6 Reasons Political BANdates Should Be Broken
BANdates Result in Dropouts
Schools Can Not Offer Real World Opportunities When BANdates Are Enforced
Saying Yes To Students Means Saying No To Political BANdates
Outdated Assessments with Tech BANdates Results in Students Prepared for The Past
Educators Who Think Outside the BAN Are Penalized
Political Bandates Shouldn’t be Driven by Success on Outdated Assessments
1. BANdates Result in Dropouts If you ask educational visionary Marc Prensky, he’ll say, “Let’s admit the real reason that we ban digital devices is that, given the opportunity to use them, students would vote with their attention, just as adults would ‘vote with their feet’ by leaving the room when a presentation is not compelling.” But students don’t have that option. Unfortunately as NYC DOE Innovation Design Director Jonathan Skolnick, shares, “A traditional compulsory education requires students sit through 12 years of classes they never signed up for.” With drop out rates nationwide at about one third with many cities having rates hovering closer to 50% of students leaving school, many secondary students are indeed exercising the option to leave. The top reason motivated students with high GPA gave for leaving school is that class were not interesting and students suggest school offer opportunities in alignment with the real world.
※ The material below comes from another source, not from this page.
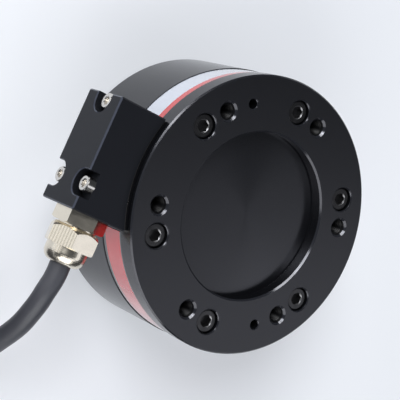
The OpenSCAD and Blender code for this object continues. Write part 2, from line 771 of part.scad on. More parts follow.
// Point of the turn on top of the coil, at the angle a
function top_point(a) = let (
    r = coil_in_r + cable_d * eased(top_shift, top_shift - shift_turn, a)
        + (plug_r - coil_in_r - cable_d) * eased(top_lift, top_end, a),
    z = coil_top + cable_r + (plug_d / 2 - cable_r) * eased(top_lift, top_end, a)
) [coil_at[0] + r * cos(a), coil_at[1] + r * sin(a), z];

module cable_end() {
    turn = [for (a = [top_start : -top_step : top_end]) top_point(a)];
    color([0.16, 0.165, 0.2]) tube(concat(turn, [plug_at, plug_at - [3, 0, 0]]), 12);
}

// Outer shape of the wound coil, notched underneath for the strap
module cable_coil() {
    color([0.16, 0.165, 0.2]) translate([coil_at[0], coil_at[1], 0]) difference() {
        ring_solid(coil_r0, coil_r1, 0, coil_top);
        rotate([0, 0, strap_angle]) translate([coil_r0 - 2, -strap_w / 2 - e, -e])
            cube([coil_r1 - coil_r0 + 4, strap_w + 2 * e, strap_t + e]);
    }
}

// Strap that ties the coil; it passes under the turns, level with the floor
module coil_strap() {
    gap = 0.03;
    t = strap_t;
    r0 = sqrt(pow(coil_r0, 2) - pow(strap_w / 2, 2)) - 0.2;
    r1 = coil_r0 + cable_d + gap;
    r2 = coil_r1 + gap;
    z1 = coil_top + gap;
    z2 = z1 + cable_d;
    color([0.05, 0.05, 0.05]) translate([coil_at[0], coil_at[1], 0]) rotate([0, 0, strap_angle])
        translate([0, strap_w / 2, 0]) rotate([90, 0, 0]) linear_extrude(strap_w) difference() {
            polygon([[r0 - t, 0], [r2 + t, 0], [r2 + t, z1 + t], [r1 + t / 2, z2 + t], [r0 - t, z2 + t]]);
            polygon([[r0, t - gap], [r2, t - gap], [r2, z1], [r1, z2], [r0, z2]]);
        }
}

// Plug ----------------------------------------------------------------------

// Rear nut that clamps the cable in the grip
module plug_clamp() {
    r = plug_d / 2 - 1.2;
    color([0.12, 0.12, 0.13]) at_plug() turned([
        [cable_r + 0.1, 0], [cable_r + 1, 0], [r - 1.5, 1.2], [r, 3],
        [r, plug_clamp_h], [cable_r + 0.1, plug_clamp_h]
    ]);
}

// Grip with finger flutes and a neck for the coupling ring
module plug_grip() {
    r = plug_d / 2;
    flutes = 12;
    flute_r = 1.2;
    flute_end = 4;
    color([0.12, 0.12, 0.13]) at_plug() difference() {
        turned([
            [plug_insert_r + fit, plug_clamp_h], [r - 0.6, plug_clamp_h], [r, plug_clamp_h + 0.6],
            [r, plug_front - 5], [plug_ring_d / 2, plug_front - 1], [plug_ring_d / 2, plug_front],
            [plug_neck_r, plug_front], [plug_neck_r, plug_front + plug_ring_h / 2],
            [plug_insert_r + fit, plug_front + plug_ring_h / 2]
        ]);
        for (i = [0 : flutes - 1]) rotate([0, 0, (i + 0.5) * 360 / flutes])
            translate([r + flute_r * 0.6, 0, plug_clamp_h + flute_end])
                cylinder(r = flute_r, h = plug_len - 2 * flute_end - 4, $fn = 24);
    }
}

// Knurled coupling ring; its front half is the thread
module plug_ring() {
    z0 = plug_front + fit;
    z1 = plug_front + plug_ring_h / 2;
    z2 = plug_front + plug_ring_h;
    r = plug_ring_d / 2;
    thread_r = 6;
    color([0.75, 0.74, 0.7]) at_plug() turned([
        [plug_neck_r + fit, z0], [r - 0.4, z0], [r, z0 + 0.4], [r, z1 - 0.4], [r - 0.4, z1],
        [thread_r, z1], [thread_r, z2 - 0.4], [thread_r - 0.4, z2],
        [plug_insert_r + 0.4, z2], [plug_insert_r + 0.4, z1 + fit], [plug_neck_r + fit, z1 + fit]
    ]);
}

module plug_insert() {
    color([0.1, 0.1, 0.1]) at_plug() difference() {
        translate([0, 0, plug_clamp_h + 4]) cylinder(r = plug_insert_r, h = plug_len + plug_ring_h * 0.6);
        around(7, 2.75) translate([0, 0, plug_clamp_h + 8]) cylinder(d = 0.9, h = body_h);
    }
}

module plug_pins() {
    tip = 1.2;
    color([0.85, 0.7, 0.3]) at_plug() around(7, 2.75)
        translate([0, 0, plug_clamp_h + 8]) cylinder(d = 0.8, h = plug_front + plug_ring_h - plug_clamp_h - 8 - tip);
}

housing();
sensing_element();
measuring_flange();
face_screws();
hub_screws();
strain_gauges();
overload_pins();
flange_seal();
circuit_board();
board_chips();
board_socket();
board_standoffs();
board_screws();
lead_bundle();
connector_box();
box_gasket();
box_screws();
label_band();
gland_body();
gland_washer();
gland_seal();
gland_claw();
gland_nut();
cable_entry();
cable();
cable_coil();
cable_end();
coil_strap();
plug_grip();
plug_clamp();
plug_ring();
plug_insert();
plug_pins();
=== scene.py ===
import json
import math

import bpy
from mathutils import Matrix, Vector


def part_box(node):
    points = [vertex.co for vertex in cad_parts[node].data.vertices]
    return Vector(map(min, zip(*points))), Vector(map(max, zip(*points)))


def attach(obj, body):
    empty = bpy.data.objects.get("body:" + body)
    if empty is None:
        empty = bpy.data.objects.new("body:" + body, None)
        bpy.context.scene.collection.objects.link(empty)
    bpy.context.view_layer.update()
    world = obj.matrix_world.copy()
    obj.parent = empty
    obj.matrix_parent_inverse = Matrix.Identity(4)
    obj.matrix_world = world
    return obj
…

2. Schools Can Not Offer Real World Opportunities When BANdates Are Enforced Without technology, without the ability to connect, without the ability to use the tools necessary for success in the real world, school becomes a place where students feel trapped and disconnected which is why many innovative educators are morally opposed to enforcing political BANdates. Although New Jersey Principal Eric Shenninger knows that “Banning certainly is the easy way out”he knows educators didn’t get into this work because it is easy. When we ban, nobody has to change the way they do business. Teachers teach the same way. Testing companies test the same way. Politicians measure students the same way and most disturbingly, students are assessed and prepared for a world that no longer exists. When the world inside our schools looks so different than the world in which we live, do we make it our priority to think outside the ban and prepare our students or to we accept our charge to make our students easily and inexpensively measurable political pawns?”
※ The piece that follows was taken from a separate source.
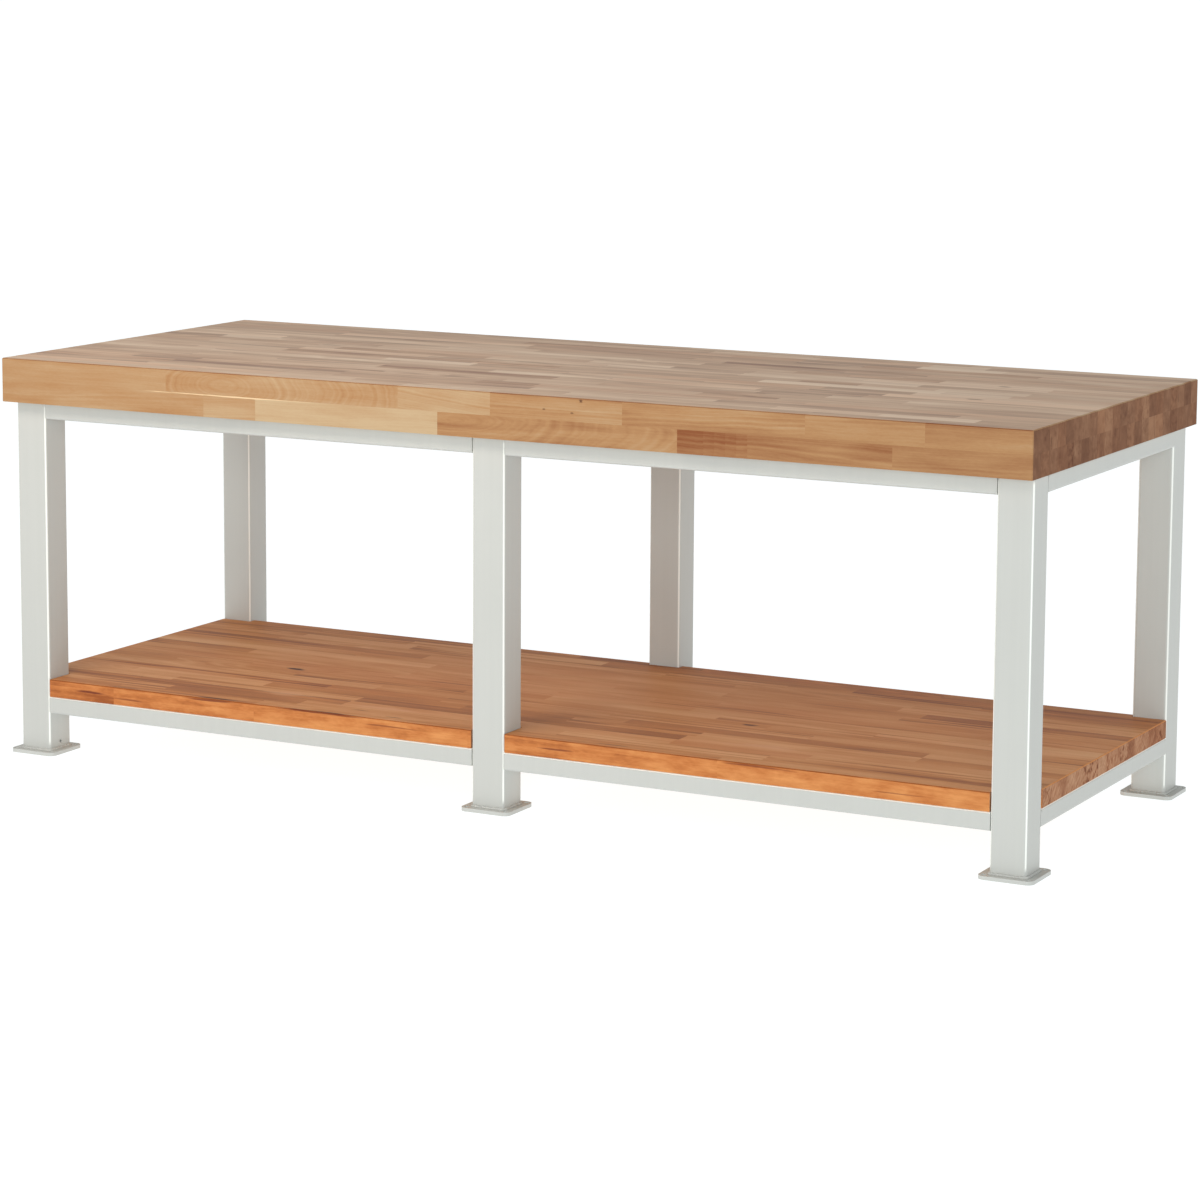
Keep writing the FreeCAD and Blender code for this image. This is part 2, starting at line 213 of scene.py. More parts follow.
def brightness_property(name, description, default):
    """The strength of what the room or the floor gives off."""
    return bpy.props.FloatProperty(name=name, description=description, min=0, default=default)


class TableStaves(bpy.types.PropertyGroup):
    width: length_property("Stave width", "Width of one beech stave", 0.0455)
    worktop_shortest: length_property("Shortest worktop stave", "Shortest stave in the worktop", 0.13)
    worktop_longest: length_property("Longest worktop stave", "Longest stave in the worktop", 0.56)
    shelf_shortest: length_property("Shortest shelf stave", "Shortest stave in the shelf", 0.22)
    shelf_longest: length_property("Longest shelf stave", "Longest stave in the shelf", 0.85)
    ring_width: length_property("Ring width", "Distance between growth rings as drawn", 0.0045)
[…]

3. Just Say No Is Fine for Drugs, but Not for Technology Educators and parents who care about preparing students for the 21st century, know it’s time to stop fighting and start allowing students to use the tools they love for learning. If we did we would instantly have an influx in the availability of technology reaching millions if not billions of dollars. Like in the real world, schools would not need to provide tech for everyone, but instead follow the model of internet cafes, libraries, or coffee shops where device-agnostic internet is provided for those with their own equipment and additional devices are available for check out with those in need. Forget the the scary and faux excuse of the needing to secure student data. That can and should be housed separately. Forget hiding behind filtering laws. The internet can be configured to the schools specs. Schools that prioritize this like The School in Harlem figure it out.
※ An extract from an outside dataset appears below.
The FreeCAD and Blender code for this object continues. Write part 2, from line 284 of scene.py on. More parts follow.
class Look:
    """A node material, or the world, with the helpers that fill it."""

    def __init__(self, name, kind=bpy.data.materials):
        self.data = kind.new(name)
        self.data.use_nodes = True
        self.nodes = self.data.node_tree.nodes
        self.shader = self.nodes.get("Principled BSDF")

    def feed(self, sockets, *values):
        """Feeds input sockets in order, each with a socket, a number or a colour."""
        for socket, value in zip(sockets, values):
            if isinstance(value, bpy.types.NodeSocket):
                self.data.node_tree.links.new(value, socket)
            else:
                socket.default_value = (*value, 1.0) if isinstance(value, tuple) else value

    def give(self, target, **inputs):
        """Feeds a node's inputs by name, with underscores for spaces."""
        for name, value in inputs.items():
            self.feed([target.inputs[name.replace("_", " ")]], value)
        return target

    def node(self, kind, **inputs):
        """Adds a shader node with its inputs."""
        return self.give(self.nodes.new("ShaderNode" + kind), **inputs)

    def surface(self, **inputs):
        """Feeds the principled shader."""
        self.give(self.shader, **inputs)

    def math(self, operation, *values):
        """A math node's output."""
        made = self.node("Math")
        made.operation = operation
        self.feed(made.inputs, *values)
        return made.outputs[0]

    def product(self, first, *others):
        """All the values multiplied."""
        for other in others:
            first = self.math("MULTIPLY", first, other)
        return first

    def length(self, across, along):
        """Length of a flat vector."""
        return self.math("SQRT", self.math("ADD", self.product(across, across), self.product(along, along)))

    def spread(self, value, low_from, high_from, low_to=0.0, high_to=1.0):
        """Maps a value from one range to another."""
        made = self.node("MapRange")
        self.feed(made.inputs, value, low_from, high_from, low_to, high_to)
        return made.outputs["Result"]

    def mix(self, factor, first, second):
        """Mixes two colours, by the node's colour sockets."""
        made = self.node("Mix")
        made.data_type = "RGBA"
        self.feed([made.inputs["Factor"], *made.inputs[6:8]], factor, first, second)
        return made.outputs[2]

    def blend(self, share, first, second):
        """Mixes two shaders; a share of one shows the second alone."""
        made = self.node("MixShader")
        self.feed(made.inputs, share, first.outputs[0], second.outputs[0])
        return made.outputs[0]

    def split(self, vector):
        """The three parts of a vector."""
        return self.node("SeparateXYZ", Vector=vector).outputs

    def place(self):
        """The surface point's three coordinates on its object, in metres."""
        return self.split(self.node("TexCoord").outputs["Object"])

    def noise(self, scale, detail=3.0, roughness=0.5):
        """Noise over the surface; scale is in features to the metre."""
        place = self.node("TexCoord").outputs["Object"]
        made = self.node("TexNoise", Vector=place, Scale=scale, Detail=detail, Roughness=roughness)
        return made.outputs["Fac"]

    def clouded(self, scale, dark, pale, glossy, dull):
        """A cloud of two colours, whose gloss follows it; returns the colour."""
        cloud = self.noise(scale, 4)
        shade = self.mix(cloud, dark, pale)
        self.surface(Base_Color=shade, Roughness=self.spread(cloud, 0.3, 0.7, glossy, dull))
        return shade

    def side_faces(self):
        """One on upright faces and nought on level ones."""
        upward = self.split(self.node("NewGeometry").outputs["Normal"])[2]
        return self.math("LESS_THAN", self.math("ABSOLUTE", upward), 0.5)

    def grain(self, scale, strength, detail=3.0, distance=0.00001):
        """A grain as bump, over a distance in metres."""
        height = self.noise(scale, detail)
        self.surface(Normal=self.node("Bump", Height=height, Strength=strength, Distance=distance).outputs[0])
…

4. Tech BANdates Result in Students Prepared for The Past, Not the Present or Future When we continue to assess students using outdated measurements we are imprisoning them to a school life stuck in the past. Sadly, all too frequently I have walked into schools I know have ample technology resources and have not seen a single computer being used. Instead I’ve see kids writing on paper with pens and pencils because “that’s what is used for the test and that’s how we’re judged.” Even schools with the best intentions require students to duplicate efforts because they are judged on outdated assessment. In these schools students are told, go ahead and do your work on the computer as you like, but you must also get practice with paper /pencil since that’s how we are judged. Why are we wasting student’s time? Why aren’t we boycotting outdated assessments created for industrial workers?
5. Educators Who Think Outside the BAN to Empower Students Should Not Be Penalized Our current system not only is doing a disservice to our students but research shows that innovative educators are being penalized. If teachers empower students to use technology they intuitively know that they will see a dip in the outdated bubble sheet test scores. Though Generation Tech has been scapegoated by some as the reason for declining test scores, when digging a little deeper we can see the research indicates (you can read morehereandhere) students who have become proficient using technology will see a decline in paper /pencil tests scores that use outdated assessments. The outdated assessments are keeping our students stuck in the past. We must start to acknowledge that we are not doing what is in the best interest of our children, but rather doing what is easiest and cheapest to provide quantifiable data for politicians and testing companies.
6. Political BANdates Shouldn’t Be Driven By Success on Outdated Assessments Let’s face it. The impetus for using outdated tests that are no different than those used when compulsory education started in the early 1900s, is that it’s just plain easier and cheaper. It’s easier for testing companies to administer and for politicians to measure the results. When put in perspective it all makes sense for them. Lifting the ban and allowing students to use technology would make the job of measuring students, teachers, administrators, and politicians more difficult and more costly. Weeding out those teachers who don’t have a passion for test prep is easier than measuring teachers who have a passion for real student learning.
These political BANdates result in the establishment of a workforce of educators that look no different than the those who taught our silver-haired politicians and prepared students for the industrial age of the last century. In fact in our current system innovative educators, creative thinkers, and tech savvy students are severely penalized. They are banned from 1) using technology on the test, 2) working cooperatively as you would in the real world or 3) connecting with those in their personal learning network to solve problems. Can you imagine if the iPad-dependent Mayor of New York City had his technology taken from him prior to a speech? Can you imagine if he was told to prepare for work with out the help of his learning network? If it’s not right for the politicians, then it shouldn’t be right for our students.
Break the Ban and Give Schools The Authority to Empower Students We will never prepare students for success in the 21st century when we 1) follow political BANdates that prevent students from using the tools we all need to succeed, 2) filter them from accessing the sites they need to learn (YouTube is the #1 educational site) or 3) prevent them from developing their personal learning networks using social media like Facebook, Twitter, and blogs they need to connect.
What’s good for the politicians IS GOOD FOR OUR STUDENTS. The do as I say, not as I do mantra of the past is no longer acceptable for students who want to spread their own wings doing as they want to say and do to pursue the passions they want to explore.
If we continue abiding by BANdates cultivating students to be prepared for the outdated world that is mandated to exist inside schools, we may make politicians happier, we may making testing companies richer, but we will not be preparing our students for their future or even their present. It’s time to let our students come out of the dark and allow them to power up for learning!